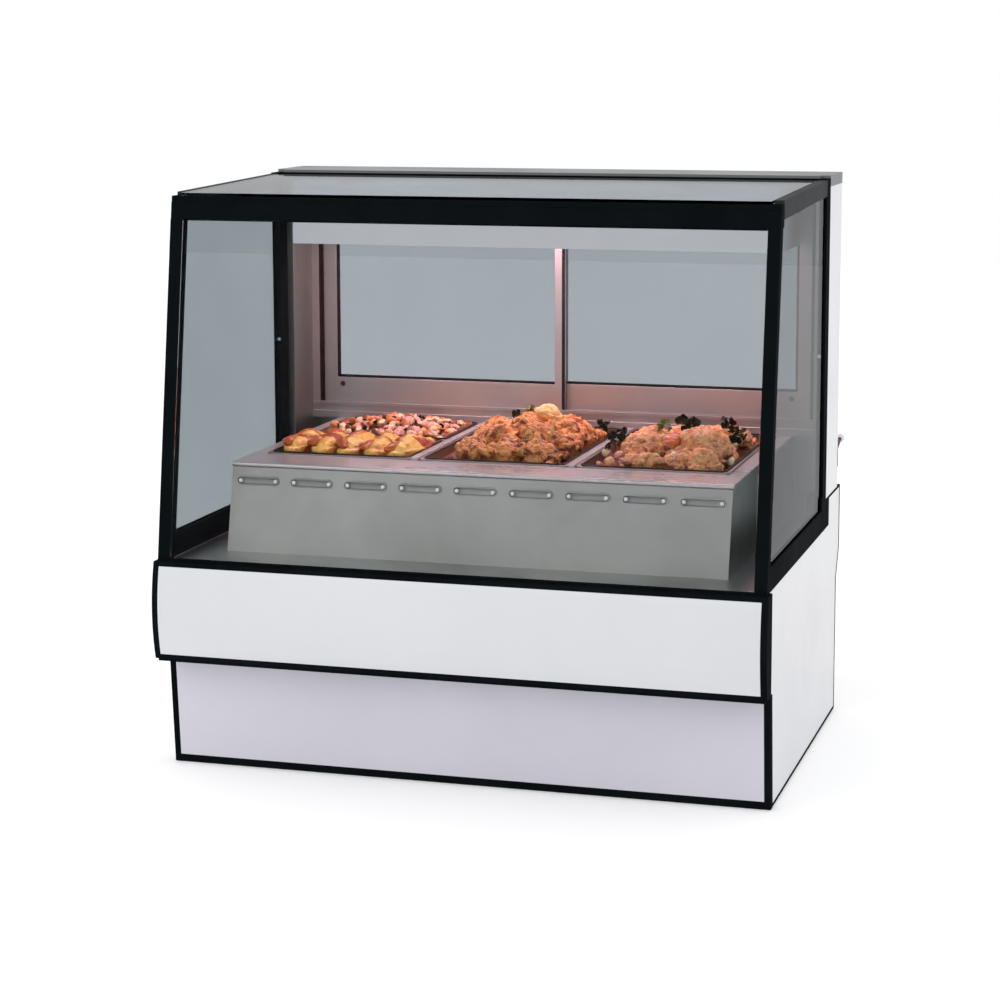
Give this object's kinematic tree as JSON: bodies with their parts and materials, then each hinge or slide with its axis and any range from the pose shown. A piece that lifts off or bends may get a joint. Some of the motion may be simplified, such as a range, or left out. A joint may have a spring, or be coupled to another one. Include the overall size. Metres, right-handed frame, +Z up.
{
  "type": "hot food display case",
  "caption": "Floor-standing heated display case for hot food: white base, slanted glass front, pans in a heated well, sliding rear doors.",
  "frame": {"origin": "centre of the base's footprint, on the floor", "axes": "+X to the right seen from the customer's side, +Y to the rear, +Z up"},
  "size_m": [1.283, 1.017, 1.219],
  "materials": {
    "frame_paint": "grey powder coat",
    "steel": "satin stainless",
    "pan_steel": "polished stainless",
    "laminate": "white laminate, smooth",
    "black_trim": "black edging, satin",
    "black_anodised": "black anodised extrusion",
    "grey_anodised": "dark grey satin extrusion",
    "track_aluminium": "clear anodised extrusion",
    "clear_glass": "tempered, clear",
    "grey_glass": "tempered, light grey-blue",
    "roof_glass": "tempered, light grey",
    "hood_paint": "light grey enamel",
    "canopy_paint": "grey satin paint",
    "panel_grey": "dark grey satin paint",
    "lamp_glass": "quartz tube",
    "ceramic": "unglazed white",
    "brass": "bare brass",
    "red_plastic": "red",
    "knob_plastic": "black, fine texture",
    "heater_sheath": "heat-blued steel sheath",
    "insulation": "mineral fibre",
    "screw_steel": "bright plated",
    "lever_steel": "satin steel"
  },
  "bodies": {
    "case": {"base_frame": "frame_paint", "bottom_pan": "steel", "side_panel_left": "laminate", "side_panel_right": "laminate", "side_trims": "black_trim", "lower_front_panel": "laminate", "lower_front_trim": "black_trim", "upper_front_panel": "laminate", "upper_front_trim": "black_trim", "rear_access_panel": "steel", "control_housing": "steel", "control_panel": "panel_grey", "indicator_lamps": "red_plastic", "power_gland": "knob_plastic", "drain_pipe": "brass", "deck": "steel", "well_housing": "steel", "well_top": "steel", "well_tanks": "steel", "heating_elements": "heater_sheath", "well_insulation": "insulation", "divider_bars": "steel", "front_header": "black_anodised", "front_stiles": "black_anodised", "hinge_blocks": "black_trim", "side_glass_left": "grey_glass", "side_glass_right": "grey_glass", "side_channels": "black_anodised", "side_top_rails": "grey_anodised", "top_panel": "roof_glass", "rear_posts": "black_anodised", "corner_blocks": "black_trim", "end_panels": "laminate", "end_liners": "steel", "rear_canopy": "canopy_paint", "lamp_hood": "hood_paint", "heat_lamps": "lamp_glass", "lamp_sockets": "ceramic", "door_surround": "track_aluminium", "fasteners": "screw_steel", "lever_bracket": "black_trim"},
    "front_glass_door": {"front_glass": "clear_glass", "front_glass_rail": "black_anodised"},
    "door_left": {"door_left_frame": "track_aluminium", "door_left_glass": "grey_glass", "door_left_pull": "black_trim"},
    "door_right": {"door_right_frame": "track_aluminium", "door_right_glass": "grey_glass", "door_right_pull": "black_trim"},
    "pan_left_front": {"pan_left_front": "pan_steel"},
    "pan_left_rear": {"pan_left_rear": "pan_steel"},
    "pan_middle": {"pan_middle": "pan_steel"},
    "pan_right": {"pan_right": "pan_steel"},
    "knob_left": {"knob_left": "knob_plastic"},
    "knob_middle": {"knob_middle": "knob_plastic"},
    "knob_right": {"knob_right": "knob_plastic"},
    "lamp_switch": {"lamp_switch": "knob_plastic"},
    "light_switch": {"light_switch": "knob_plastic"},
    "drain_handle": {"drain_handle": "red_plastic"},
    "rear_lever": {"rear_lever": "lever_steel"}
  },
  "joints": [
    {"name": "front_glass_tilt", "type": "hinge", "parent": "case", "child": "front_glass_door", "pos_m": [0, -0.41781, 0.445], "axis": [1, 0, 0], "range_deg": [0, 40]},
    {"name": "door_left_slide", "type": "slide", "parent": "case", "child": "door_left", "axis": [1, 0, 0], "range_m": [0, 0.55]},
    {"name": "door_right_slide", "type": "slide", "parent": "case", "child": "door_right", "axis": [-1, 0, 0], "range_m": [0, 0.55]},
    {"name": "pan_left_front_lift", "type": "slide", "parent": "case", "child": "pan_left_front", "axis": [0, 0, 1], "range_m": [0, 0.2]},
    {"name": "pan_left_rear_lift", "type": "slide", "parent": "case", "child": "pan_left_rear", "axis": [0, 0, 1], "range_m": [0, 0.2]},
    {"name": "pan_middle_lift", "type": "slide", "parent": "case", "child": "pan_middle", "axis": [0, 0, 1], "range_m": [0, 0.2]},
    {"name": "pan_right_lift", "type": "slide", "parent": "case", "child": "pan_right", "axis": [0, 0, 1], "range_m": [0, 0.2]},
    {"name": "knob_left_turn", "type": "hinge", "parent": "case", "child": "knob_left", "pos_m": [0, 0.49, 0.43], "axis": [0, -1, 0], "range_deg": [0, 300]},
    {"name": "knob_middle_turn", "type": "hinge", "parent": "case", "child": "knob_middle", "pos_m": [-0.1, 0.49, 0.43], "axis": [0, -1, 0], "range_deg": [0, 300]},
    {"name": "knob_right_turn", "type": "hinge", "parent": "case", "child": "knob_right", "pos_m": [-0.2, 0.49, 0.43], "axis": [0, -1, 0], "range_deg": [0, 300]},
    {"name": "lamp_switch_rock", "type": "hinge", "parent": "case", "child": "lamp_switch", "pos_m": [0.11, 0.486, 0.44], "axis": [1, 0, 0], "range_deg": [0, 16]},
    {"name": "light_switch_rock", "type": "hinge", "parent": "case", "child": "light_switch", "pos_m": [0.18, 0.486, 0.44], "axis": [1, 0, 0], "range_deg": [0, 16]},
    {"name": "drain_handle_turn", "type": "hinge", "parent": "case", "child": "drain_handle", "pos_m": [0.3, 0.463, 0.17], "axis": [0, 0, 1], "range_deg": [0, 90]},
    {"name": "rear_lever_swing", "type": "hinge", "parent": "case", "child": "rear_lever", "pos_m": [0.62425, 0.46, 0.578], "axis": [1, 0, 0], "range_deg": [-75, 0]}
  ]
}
--------------------------------
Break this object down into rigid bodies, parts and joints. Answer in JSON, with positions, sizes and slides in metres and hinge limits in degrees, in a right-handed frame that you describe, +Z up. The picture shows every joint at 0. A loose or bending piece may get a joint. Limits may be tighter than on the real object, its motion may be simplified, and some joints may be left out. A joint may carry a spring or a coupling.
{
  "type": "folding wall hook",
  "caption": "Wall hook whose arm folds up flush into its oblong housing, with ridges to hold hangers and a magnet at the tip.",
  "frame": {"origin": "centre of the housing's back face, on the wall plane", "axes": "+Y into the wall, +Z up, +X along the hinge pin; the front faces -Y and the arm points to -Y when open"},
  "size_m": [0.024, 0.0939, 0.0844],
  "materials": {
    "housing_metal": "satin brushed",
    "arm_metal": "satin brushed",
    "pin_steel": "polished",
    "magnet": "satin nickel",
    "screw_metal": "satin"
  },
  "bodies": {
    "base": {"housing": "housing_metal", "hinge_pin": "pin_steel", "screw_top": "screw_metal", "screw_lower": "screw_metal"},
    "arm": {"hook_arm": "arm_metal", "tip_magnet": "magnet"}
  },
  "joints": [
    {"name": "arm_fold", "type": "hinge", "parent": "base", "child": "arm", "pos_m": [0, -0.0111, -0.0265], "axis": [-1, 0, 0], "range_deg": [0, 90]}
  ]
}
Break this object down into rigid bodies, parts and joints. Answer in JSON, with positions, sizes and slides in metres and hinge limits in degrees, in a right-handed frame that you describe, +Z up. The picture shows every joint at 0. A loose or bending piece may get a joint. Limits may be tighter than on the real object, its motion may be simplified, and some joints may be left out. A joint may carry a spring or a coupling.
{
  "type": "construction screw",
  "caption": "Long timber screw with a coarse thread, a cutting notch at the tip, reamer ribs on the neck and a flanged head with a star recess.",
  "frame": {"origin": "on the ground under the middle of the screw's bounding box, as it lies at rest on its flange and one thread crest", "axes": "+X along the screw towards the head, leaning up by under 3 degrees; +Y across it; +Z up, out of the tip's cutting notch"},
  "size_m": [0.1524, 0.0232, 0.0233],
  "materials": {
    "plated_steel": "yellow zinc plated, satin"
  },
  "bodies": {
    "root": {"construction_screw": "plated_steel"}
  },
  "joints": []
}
--------------------------------
▸ **Request**
Say how many lines in the entries contain the string "from", and say nothing else.

▸ **Written response**
2